[Data records]:
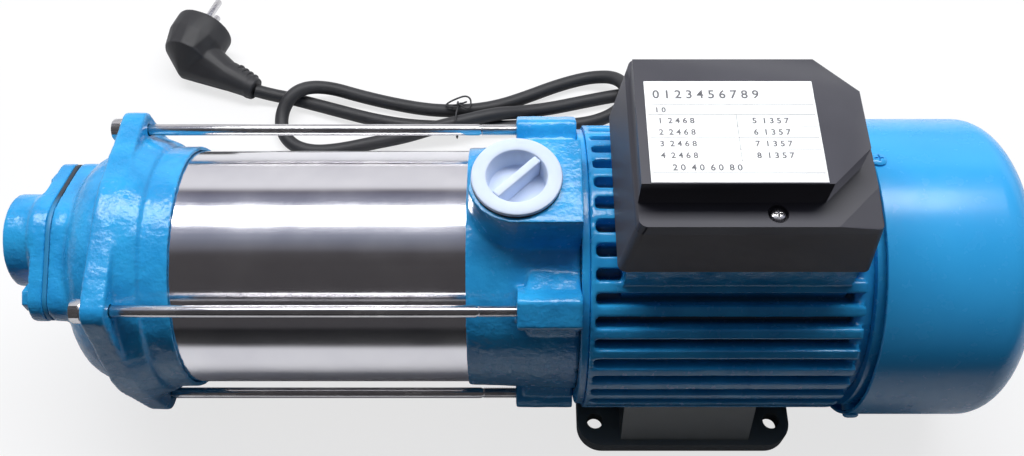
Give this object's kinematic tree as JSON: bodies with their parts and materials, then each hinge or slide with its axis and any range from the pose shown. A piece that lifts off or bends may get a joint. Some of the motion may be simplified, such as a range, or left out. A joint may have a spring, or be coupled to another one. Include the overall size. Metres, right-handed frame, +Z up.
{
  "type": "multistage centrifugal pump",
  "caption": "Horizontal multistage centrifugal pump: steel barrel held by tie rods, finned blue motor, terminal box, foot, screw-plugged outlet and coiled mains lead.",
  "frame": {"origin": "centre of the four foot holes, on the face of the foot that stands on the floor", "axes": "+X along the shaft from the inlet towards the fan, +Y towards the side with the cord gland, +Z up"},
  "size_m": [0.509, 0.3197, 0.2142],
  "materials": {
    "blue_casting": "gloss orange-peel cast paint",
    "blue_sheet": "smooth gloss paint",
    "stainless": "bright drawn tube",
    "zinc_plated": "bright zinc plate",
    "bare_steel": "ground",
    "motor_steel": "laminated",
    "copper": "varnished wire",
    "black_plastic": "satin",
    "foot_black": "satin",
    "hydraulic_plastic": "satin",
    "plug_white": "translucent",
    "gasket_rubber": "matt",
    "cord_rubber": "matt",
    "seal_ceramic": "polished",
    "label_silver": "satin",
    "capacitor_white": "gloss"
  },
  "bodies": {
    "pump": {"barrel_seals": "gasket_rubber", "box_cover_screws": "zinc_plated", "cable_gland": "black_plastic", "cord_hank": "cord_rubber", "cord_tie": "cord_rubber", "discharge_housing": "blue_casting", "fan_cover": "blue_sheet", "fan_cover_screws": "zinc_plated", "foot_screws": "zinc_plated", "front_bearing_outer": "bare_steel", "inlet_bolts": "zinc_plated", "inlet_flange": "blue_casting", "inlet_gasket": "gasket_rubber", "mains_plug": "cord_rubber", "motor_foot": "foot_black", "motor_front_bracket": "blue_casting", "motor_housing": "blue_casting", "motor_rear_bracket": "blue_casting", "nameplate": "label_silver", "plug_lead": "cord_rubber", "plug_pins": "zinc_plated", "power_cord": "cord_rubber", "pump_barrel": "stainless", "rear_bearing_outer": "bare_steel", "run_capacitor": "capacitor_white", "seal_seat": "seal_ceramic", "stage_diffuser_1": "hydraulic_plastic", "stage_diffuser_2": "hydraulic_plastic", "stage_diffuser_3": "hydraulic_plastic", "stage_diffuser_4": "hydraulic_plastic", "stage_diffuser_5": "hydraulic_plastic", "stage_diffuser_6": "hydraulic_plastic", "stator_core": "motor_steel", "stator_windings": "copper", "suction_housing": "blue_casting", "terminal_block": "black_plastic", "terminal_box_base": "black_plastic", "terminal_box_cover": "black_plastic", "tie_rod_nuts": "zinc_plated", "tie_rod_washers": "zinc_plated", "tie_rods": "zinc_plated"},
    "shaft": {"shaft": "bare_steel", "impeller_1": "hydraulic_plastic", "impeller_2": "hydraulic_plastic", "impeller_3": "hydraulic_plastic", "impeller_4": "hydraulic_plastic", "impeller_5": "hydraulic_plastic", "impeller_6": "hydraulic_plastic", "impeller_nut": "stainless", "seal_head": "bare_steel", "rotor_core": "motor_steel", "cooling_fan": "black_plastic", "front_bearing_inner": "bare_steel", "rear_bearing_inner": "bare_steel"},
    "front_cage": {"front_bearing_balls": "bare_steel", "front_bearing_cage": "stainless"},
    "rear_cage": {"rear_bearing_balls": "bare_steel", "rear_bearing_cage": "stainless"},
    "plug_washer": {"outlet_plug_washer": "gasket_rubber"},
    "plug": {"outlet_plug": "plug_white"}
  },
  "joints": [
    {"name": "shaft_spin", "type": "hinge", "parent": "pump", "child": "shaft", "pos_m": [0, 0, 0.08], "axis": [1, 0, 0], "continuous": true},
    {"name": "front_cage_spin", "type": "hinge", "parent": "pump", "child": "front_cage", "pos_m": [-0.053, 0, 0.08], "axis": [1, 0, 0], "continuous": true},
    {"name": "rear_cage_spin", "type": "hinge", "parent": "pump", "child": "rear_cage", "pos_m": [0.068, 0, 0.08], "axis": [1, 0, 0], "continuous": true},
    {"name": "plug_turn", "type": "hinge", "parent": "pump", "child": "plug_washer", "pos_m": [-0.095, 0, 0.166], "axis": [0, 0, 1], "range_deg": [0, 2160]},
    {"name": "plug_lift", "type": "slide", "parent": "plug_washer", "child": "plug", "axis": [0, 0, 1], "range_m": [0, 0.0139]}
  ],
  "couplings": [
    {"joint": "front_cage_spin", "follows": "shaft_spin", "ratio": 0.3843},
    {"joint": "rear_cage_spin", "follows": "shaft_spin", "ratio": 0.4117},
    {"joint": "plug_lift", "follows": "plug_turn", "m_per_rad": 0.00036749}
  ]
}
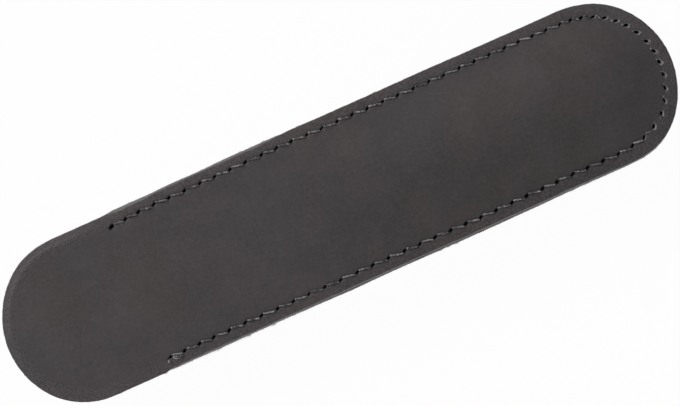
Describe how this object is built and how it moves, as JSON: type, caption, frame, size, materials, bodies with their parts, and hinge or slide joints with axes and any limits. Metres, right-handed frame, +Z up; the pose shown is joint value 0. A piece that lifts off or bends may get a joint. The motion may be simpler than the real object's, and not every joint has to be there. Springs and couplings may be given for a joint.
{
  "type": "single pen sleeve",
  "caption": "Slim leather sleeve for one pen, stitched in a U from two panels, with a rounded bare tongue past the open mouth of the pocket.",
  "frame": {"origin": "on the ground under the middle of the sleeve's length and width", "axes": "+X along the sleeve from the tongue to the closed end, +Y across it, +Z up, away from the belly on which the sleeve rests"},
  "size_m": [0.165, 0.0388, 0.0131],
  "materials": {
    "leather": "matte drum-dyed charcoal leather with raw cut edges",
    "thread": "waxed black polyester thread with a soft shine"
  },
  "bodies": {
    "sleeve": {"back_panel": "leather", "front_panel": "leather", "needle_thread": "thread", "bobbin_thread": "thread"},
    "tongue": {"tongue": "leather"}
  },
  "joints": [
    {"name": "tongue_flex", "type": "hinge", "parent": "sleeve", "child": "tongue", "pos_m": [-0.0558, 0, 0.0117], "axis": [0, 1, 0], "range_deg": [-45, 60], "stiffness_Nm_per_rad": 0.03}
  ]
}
--
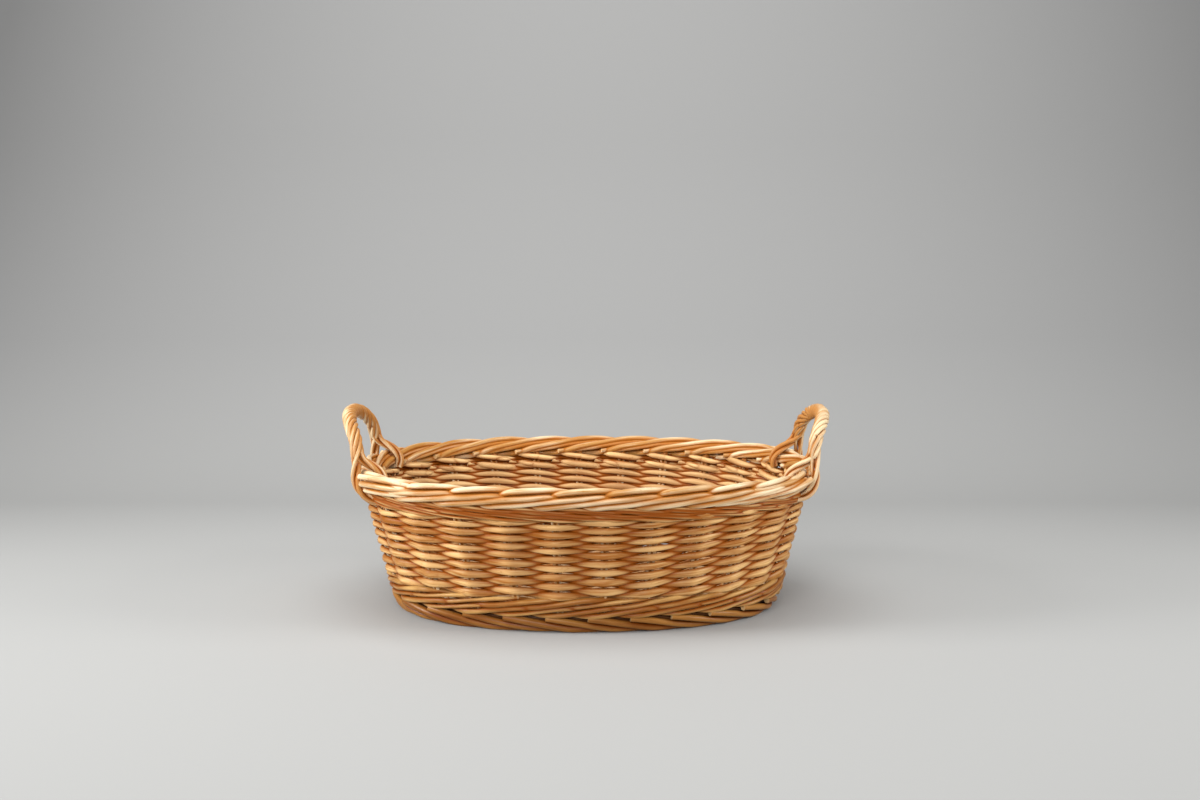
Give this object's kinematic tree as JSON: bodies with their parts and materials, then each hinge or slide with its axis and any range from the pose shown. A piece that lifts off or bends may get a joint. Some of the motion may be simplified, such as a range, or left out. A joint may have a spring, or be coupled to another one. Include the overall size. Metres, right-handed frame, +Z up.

[Challenge]: Find each line in the records holding the string "that" and show it.

[Correct response]:
Give this object's kinematic tree as JSON: bodies with their parts and materials, then each hinge or slide with its axis and any range from the pose shown. A piece that lifts off or bends may get a joint. Some of the motion may be simplified, such as a range, or left out. A joint may have a spring, or be coupled to another one. Include the overall size. Metres, right-handed frame, +Z up.
  "frame": {"origin": "centre of the four foot holes, on the face of the foot that stands on the floor", "axes": "+X along the shaft from the inlet towards the fan, +Y towards the side with the cord gland, +Z up"},
Describe how this object is built and how it moves, as JSON: type, caption, frame, size, materials, bodies with their parts, and hinge or slide joints with axes and any limits. Metres, right-handed frame, +Z up; the pose shown is joint value 0. A piece that lifts off or bends may get a joint. The motion may be simpler than the real object's, and not every joint has to be there. Springs and couplings may be given for a joint.
Give this object's kinematic tree as JSON: bodies with their parts and materials, then each hinge or slide with its axis and any range from the pose shown. A piece that lifts off or bends may get a joint. Some of the motion may be simplified, such as a range, or left out. A joint may have a spring, or be coupled to another one. Include the overall size. Metres, right-handed frame, +Z up.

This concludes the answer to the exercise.